I used Narita airport for the first time to get in and out of the country. Spending a lot of my time in the South, Kansai airport in Osaka has been my main portal for air travel. Narita was confusing at first (two terminals? Um…) but we learned to navigate it easily, after a few hiccups, of course.
There were a lot of new experiences; visiting a cat café, using Airbnb instead of a hostel, seeing the Ghibli museum, playing in snow, suffering through 2°C temperatures with wind chill, and much more. This trip, being the last one, was certainly exciting at every turn.
Who came on this awesome trip? My partner Jack, our housemate Kai and my younger sister Tammy.
This trip was one of the cheapest I’ve created. I’m always the cheapskate and proud of it – I’m not after fancy hotels or extravagant restaurants, but simply the memories and experience that come from these holidays. I keep train tickets and receipts. I rarely get tangible souvenirs like toys, and that’s one of the best ways of saving your money.
The flights were purchased through Jetstar – Brisbane direct to Narita.

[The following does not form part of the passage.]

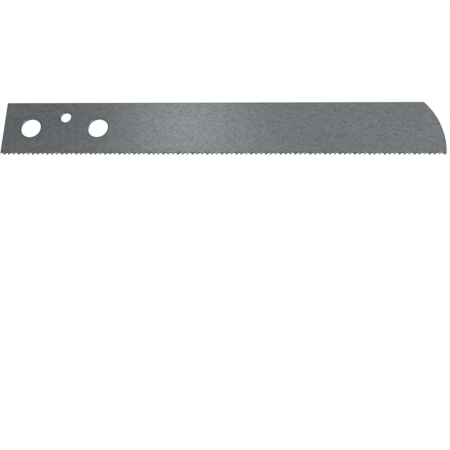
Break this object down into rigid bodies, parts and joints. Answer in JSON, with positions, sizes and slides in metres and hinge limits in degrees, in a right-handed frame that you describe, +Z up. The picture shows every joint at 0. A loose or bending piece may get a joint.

For the flight itself plus baggage allowance, the cost was between $1100 and $1200 (I don’t remember the exact digits). Tokyo hotels are a little pricey for my taste. Our accommodation, as I said, was found using Airbnb. Split between 4 people, the apartment was $240 each for the 11 nights. I wayyy over budgeted for food, transport and souvenirs (which did end up being about $200, but they were mostly gifts). Actual spending, with souvenirs included, only came to $700 (less than $70 a day!). We ate a majority of our meals from the local Family Mart. We never once ate at a restaurant, though I regret not going this time. However, by the end of a long day exploring, no one felt like going out again. Family Mart and Daiso were our main picks for purchasing food and snacks.
Through Airbnb, I was able to find a perfect little apartment, full of traditional Japanese whimsy, with tatami floors, futons and paper sliding doors, while still having all the modern luxuries (read: wi-fi). It was an excellent choice, especially as it was winter. The heating was something we used any time we were at the apartment – it basically ran throughout the night. The toilet seat was heated too, and we grew to cherish it.
Though we had “hosts”, we only saw them a handful of times. They owned 3 apartments, all next to each other. Two were rented out through Airbnb, and they lived at the third. On the first night, they introduced themselves to us and showed us around the place, explaining devices and giving us instructions. During our stay they cooked us a traditional Japanese meal, and we exchanged awkward stories and jokes (only awkward due to the slight language barrier). On our last day, we returned the keys, said goodbye, and were on our way with no hassle. It was a very pleasant experience, and pending you get a good host, I highly recommend using Airbnb to find accommodation.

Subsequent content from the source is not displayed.